Copy out, exactly and without additions, the lines from the one that contains "ring is bare." to the one that contains "obj.parent = None", both ends included.

* Recorded information:
* Start *

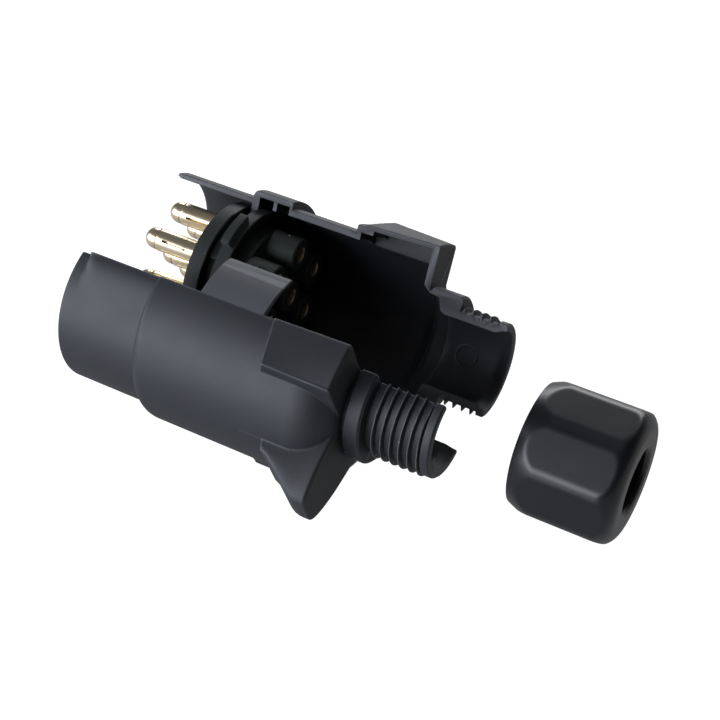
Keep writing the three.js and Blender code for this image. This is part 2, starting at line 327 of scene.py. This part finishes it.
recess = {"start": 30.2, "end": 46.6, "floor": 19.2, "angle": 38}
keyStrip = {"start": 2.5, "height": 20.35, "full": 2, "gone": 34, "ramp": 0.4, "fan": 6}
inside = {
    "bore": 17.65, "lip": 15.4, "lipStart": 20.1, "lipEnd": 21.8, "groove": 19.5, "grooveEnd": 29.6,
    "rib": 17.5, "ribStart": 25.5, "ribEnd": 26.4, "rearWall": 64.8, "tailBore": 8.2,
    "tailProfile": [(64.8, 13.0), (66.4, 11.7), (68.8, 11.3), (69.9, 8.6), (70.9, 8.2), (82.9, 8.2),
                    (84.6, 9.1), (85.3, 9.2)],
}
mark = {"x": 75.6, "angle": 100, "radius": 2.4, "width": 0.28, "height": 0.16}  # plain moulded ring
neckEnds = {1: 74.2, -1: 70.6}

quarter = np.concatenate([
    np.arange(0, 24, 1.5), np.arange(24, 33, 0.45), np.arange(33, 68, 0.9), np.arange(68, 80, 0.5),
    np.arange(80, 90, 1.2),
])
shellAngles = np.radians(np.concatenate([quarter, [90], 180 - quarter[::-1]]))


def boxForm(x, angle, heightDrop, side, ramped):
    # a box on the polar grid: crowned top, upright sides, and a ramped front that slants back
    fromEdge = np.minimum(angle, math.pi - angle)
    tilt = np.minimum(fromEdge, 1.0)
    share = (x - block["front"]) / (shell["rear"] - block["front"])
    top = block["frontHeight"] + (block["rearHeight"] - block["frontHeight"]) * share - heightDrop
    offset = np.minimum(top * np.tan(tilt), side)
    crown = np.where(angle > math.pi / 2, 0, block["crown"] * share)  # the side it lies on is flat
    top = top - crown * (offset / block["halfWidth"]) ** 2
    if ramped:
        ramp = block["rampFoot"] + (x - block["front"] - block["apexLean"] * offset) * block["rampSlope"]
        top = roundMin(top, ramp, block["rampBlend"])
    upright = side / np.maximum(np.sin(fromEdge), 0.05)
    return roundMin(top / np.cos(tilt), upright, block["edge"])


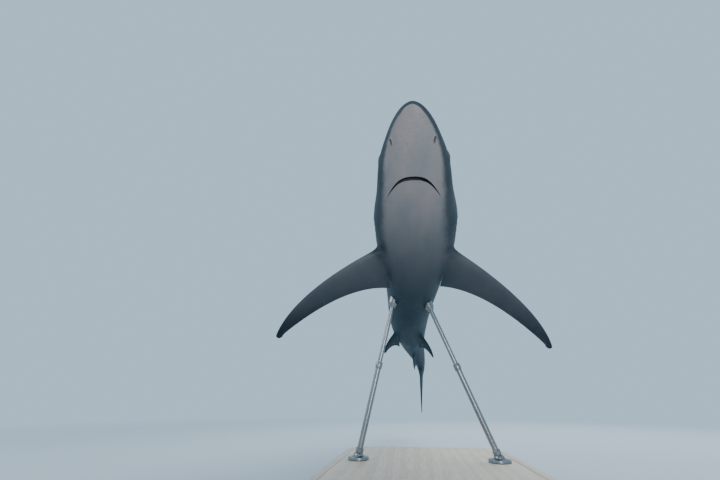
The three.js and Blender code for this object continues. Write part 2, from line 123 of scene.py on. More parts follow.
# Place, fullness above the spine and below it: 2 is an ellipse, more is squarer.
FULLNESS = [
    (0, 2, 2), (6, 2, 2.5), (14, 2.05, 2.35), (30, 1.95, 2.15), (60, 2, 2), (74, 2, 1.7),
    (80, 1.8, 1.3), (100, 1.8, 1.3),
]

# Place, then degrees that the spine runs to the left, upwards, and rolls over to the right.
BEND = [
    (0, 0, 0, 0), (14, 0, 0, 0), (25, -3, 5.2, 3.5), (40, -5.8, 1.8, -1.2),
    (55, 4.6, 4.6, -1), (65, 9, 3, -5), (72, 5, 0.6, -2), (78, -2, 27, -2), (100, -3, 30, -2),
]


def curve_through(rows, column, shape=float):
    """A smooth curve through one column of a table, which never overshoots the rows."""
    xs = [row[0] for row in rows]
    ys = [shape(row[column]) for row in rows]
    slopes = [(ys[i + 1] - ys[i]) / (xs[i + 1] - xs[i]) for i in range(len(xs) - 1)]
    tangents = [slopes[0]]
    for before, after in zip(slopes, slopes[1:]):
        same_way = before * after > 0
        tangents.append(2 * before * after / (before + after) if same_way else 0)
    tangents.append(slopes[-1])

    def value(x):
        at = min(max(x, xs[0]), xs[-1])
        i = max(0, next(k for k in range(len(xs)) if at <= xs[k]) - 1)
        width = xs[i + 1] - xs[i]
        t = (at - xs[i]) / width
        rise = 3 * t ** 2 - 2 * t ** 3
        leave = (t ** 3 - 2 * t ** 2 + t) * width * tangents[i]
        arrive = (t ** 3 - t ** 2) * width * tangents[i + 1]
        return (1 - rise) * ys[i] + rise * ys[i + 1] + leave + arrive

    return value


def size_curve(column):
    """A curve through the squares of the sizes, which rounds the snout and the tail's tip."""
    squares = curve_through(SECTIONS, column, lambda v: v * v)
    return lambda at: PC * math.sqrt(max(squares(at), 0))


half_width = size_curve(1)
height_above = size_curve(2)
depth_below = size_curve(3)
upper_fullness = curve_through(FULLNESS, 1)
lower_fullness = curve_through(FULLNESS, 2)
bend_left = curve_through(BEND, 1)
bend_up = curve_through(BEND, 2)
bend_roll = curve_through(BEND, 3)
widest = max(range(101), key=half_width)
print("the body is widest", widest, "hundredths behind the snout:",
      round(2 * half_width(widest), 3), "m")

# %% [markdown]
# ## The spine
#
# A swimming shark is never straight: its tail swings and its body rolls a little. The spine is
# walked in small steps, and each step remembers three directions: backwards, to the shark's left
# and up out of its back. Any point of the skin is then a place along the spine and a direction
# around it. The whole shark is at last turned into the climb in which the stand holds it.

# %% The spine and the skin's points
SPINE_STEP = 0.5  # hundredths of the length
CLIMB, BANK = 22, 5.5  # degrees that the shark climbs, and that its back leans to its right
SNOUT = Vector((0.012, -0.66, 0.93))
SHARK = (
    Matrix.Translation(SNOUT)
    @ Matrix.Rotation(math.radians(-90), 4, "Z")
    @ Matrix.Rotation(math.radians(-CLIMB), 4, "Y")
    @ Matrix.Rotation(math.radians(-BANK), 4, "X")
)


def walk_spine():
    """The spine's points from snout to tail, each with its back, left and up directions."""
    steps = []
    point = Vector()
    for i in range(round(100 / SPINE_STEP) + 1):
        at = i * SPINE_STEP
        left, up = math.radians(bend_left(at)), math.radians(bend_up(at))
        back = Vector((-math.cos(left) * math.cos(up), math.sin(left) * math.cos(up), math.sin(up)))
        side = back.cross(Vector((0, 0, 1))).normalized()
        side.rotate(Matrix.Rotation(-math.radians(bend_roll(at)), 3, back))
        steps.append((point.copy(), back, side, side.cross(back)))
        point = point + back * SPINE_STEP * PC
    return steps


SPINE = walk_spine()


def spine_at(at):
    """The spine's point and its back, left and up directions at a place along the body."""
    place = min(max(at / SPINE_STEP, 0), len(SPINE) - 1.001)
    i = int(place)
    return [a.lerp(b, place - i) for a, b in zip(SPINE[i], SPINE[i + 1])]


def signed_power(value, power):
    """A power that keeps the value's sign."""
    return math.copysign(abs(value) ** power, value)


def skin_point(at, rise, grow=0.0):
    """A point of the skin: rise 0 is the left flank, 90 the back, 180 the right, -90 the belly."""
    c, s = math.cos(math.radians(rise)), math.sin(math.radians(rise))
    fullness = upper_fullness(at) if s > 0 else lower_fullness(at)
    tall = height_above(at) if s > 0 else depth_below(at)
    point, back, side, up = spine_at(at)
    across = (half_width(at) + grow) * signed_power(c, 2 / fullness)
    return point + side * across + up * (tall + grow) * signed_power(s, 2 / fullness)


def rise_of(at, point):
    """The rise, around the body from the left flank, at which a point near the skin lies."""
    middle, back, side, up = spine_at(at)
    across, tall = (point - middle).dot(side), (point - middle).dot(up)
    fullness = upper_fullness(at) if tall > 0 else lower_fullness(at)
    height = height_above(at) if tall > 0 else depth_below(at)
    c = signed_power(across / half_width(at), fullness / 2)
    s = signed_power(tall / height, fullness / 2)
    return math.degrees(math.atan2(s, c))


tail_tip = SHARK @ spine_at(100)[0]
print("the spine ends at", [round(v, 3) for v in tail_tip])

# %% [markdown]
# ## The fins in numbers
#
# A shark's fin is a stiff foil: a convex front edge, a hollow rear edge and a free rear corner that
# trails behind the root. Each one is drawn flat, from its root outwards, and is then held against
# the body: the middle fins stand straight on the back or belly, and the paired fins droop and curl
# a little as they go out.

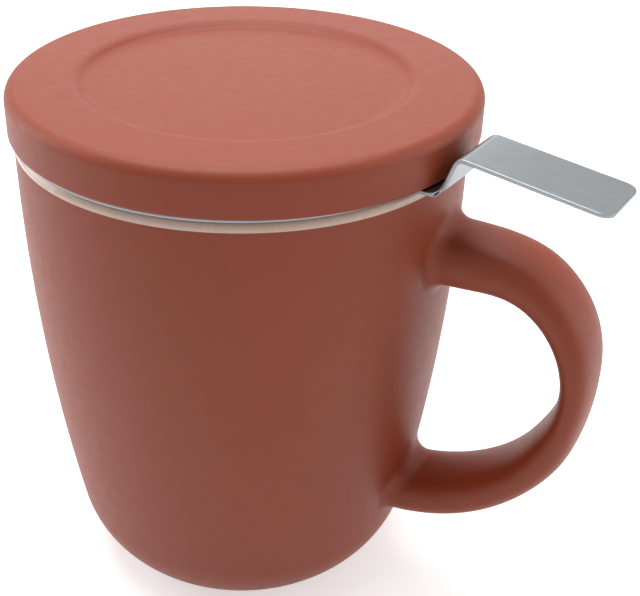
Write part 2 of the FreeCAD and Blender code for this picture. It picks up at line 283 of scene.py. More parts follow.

* End *
* Start *

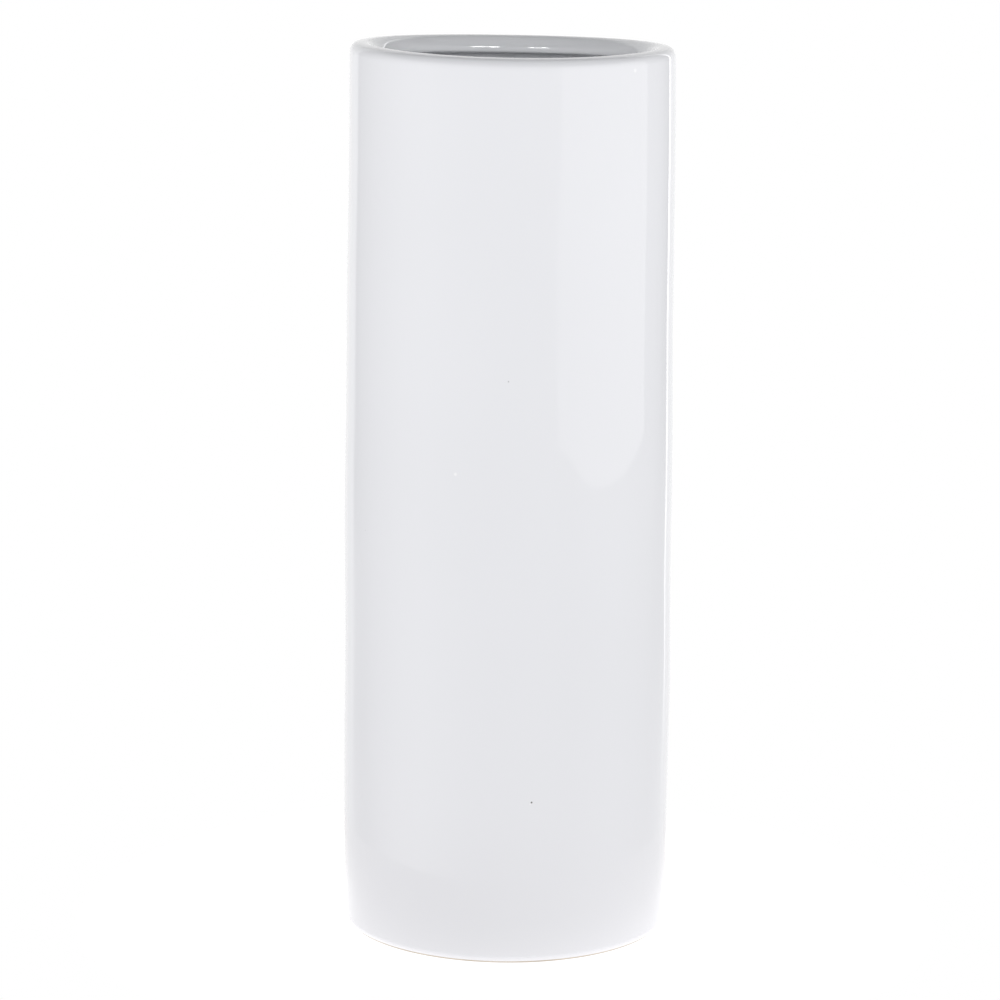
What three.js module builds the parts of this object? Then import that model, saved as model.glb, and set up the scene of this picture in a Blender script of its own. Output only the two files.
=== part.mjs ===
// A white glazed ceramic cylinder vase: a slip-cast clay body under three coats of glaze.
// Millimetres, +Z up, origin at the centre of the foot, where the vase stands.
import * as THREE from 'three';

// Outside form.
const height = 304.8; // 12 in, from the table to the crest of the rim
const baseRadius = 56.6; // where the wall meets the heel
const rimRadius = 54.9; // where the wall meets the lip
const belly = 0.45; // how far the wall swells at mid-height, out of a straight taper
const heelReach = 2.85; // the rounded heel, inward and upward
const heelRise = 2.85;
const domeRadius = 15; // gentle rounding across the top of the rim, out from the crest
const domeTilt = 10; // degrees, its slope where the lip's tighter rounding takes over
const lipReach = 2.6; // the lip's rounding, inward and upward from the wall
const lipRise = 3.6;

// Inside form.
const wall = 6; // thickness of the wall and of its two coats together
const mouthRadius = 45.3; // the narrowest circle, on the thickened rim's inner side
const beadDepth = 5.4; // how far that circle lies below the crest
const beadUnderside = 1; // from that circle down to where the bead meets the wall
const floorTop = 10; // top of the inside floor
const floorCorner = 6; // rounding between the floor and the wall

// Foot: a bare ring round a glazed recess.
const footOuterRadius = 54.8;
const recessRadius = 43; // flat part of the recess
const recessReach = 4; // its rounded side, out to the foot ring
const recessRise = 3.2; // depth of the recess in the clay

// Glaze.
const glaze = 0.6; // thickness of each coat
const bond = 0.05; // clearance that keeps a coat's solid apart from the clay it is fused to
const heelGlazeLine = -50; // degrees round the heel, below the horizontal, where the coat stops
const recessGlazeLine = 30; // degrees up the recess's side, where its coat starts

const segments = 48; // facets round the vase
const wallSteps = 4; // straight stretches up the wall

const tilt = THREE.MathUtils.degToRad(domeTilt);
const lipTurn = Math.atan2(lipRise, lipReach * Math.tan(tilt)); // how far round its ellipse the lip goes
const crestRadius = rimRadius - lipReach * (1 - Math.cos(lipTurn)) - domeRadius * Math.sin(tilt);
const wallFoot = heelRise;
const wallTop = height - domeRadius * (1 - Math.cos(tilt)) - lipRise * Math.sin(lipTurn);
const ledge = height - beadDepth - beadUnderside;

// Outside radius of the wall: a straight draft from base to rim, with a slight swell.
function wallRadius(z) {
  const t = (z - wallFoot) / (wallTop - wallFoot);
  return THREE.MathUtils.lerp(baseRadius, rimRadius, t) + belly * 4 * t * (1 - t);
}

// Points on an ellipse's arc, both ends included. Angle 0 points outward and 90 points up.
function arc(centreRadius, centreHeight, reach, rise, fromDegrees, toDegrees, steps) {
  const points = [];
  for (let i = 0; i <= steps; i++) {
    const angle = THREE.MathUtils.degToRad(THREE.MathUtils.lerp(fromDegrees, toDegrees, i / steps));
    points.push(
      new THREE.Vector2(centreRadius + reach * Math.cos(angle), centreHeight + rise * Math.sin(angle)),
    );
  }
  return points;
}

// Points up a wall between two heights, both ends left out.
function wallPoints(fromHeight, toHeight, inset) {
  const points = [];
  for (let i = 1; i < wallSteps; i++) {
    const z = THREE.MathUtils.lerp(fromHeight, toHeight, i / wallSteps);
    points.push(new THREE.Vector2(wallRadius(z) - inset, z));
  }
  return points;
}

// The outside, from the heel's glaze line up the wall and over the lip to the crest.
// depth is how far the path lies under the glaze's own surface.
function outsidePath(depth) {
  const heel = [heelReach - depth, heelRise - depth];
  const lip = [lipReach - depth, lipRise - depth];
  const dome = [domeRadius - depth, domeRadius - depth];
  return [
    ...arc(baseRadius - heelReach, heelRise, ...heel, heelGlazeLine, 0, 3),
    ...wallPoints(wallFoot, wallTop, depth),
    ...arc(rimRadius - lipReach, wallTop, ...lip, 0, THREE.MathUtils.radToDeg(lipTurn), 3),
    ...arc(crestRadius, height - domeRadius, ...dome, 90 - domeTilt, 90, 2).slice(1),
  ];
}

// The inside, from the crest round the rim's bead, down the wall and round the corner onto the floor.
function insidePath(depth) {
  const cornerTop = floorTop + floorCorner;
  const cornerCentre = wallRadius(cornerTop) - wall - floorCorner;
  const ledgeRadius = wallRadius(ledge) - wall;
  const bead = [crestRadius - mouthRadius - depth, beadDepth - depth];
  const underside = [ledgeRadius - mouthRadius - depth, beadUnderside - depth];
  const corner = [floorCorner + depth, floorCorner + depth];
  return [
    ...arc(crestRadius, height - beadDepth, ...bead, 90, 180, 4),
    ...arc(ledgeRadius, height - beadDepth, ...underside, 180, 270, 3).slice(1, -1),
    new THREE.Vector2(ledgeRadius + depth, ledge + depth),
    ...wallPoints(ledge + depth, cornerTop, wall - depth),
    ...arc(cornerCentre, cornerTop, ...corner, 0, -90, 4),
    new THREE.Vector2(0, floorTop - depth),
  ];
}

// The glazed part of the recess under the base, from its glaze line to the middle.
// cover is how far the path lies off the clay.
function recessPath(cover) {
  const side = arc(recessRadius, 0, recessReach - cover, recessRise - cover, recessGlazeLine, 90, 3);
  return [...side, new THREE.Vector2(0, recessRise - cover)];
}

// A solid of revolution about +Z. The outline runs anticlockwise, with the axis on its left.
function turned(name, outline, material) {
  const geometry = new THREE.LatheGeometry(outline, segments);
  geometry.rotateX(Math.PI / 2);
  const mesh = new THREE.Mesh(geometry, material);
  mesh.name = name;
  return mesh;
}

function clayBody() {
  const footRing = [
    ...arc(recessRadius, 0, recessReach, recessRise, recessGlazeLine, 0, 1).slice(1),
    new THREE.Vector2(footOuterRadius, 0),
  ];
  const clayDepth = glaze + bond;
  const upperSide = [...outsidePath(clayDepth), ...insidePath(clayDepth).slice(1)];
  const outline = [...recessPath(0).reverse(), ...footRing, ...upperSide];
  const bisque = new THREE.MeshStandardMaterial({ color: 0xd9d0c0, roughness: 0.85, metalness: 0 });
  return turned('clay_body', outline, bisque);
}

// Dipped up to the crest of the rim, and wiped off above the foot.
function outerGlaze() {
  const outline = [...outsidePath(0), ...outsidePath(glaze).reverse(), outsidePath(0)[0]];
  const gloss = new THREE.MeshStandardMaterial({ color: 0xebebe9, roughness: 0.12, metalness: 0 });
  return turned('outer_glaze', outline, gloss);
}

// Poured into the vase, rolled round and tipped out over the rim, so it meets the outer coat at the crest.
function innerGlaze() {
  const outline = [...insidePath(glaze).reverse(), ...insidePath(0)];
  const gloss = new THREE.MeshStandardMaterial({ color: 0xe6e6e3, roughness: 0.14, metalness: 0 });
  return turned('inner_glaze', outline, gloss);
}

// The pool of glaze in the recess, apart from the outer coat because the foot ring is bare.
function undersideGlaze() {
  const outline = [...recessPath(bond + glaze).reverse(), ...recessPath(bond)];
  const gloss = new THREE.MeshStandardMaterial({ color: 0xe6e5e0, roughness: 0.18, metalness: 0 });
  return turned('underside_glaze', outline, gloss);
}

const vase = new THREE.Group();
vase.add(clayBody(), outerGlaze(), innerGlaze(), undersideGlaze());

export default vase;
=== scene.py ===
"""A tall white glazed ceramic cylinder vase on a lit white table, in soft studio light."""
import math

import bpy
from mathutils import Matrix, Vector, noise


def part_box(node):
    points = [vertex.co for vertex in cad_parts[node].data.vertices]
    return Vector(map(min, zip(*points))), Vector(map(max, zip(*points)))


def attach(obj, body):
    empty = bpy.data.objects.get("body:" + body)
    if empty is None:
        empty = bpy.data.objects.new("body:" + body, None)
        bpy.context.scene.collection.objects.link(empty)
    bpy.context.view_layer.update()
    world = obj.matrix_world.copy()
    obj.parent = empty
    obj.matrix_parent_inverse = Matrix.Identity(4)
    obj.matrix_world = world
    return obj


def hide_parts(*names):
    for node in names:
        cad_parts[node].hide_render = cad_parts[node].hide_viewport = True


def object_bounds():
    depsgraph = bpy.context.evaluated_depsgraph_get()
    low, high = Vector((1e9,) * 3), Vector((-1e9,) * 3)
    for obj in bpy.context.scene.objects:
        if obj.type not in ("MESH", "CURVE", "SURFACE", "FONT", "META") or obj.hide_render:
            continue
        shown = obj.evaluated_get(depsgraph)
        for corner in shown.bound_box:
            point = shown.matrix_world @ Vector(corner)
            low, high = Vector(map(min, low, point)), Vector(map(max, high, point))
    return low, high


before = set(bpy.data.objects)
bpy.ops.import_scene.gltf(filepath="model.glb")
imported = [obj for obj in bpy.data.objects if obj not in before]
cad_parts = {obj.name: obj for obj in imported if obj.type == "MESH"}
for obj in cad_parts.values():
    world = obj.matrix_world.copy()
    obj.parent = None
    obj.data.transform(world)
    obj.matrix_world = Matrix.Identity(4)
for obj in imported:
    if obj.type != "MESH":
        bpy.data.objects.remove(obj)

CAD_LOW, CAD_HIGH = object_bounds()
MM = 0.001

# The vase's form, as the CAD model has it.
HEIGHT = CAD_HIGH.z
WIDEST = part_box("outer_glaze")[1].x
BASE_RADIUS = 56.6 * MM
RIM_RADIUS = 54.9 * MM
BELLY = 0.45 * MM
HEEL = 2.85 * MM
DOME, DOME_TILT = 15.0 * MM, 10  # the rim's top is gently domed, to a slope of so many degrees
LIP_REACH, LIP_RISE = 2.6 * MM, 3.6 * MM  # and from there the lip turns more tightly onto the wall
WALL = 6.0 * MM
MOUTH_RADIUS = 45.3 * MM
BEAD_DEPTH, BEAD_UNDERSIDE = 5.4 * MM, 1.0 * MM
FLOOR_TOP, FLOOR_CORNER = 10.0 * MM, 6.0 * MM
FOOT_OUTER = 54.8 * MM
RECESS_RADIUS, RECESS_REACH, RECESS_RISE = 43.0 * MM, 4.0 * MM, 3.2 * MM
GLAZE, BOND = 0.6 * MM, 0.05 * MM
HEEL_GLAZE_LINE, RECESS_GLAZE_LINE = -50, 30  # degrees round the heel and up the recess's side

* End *

* Exercise answer:
// The pool of glaze in the recess, apart from the outer coat because the foot ring is bare.
function undersideGlaze() {
  const outline = [...recessPath(bond + glaze).reverse(), ...recessPath(bond)];
  const gloss = new THREE.MeshStandardMaterial({ color: 0xe6e5e0, roughness: 0.18, metalness: 0 });
  return turned('underside_glaze', outline, gloss);
}

const vase = new THREE.Group();
vase.add(clayBody(), outerGlaze(), innerGlaze(), undersideGlaze());

export default vase;
=== scene.py ===
"""A tall white glazed ceramic cylinder vase on a lit white table, in soft studio light."""
import math

import bpy
from mathutils import Matrix, Vector, noise


def part_box(node):
    points = [vertex.co for vertex in cad_parts[node].data.vertices]
    return Vector(map(min, zip(*points))), Vector(map(max, zip(*points)))


def attach(obj, body):
    empty = bpy.data.objects.get("body:" + body)
    if empty is None:
        empty = bpy.data.objects.new("body:" + body, None)
        bpy.context.scene.collection.objects.link(empty)
    bpy.context.view_layer.update()
    world = obj.matrix_world.copy()
    obj.parent = empty
    obj.matrix_parent_inverse = Matrix.Identity(4)
    obj.matrix_world = world
    return obj


def hide_parts(*names):
    for node in names:
        cad_parts[node].hide_render = cad_parts[node].hide_viewport = True


def object_bounds():
    depsgraph = bpy.context.evaluated_depsgraph_get()
    low, high = Vector((1e9,) * 3), Vector((-1e9,) * 3)
    for obj in bpy.context.scene.objects:
        if obj.type not in ("MESH", "CURVE", "SURFACE", "FONT", "META") or obj.hide_render:
            continue
        shown = obj.evaluated_get(depsgraph)
        for corner in shown.bound_box:
            point = shown.matrix_world @ Vector(corner)
            low, high = Vector(map(min, low, point)), Vector(map(max, high, point))
    return low, high


before = set(bpy.data.objects)
bpy.ops.import_scene.gltf(filepath="model.glb")
imported = [obj for obj in bpy.data.objects if obj not in before]
cad_parts = {obj.name: obj for obj in imported if obj.type == "MESH"}
for obj in cad_parts.values():
    world = obj.matrix_world.copy()
    obj.parent = None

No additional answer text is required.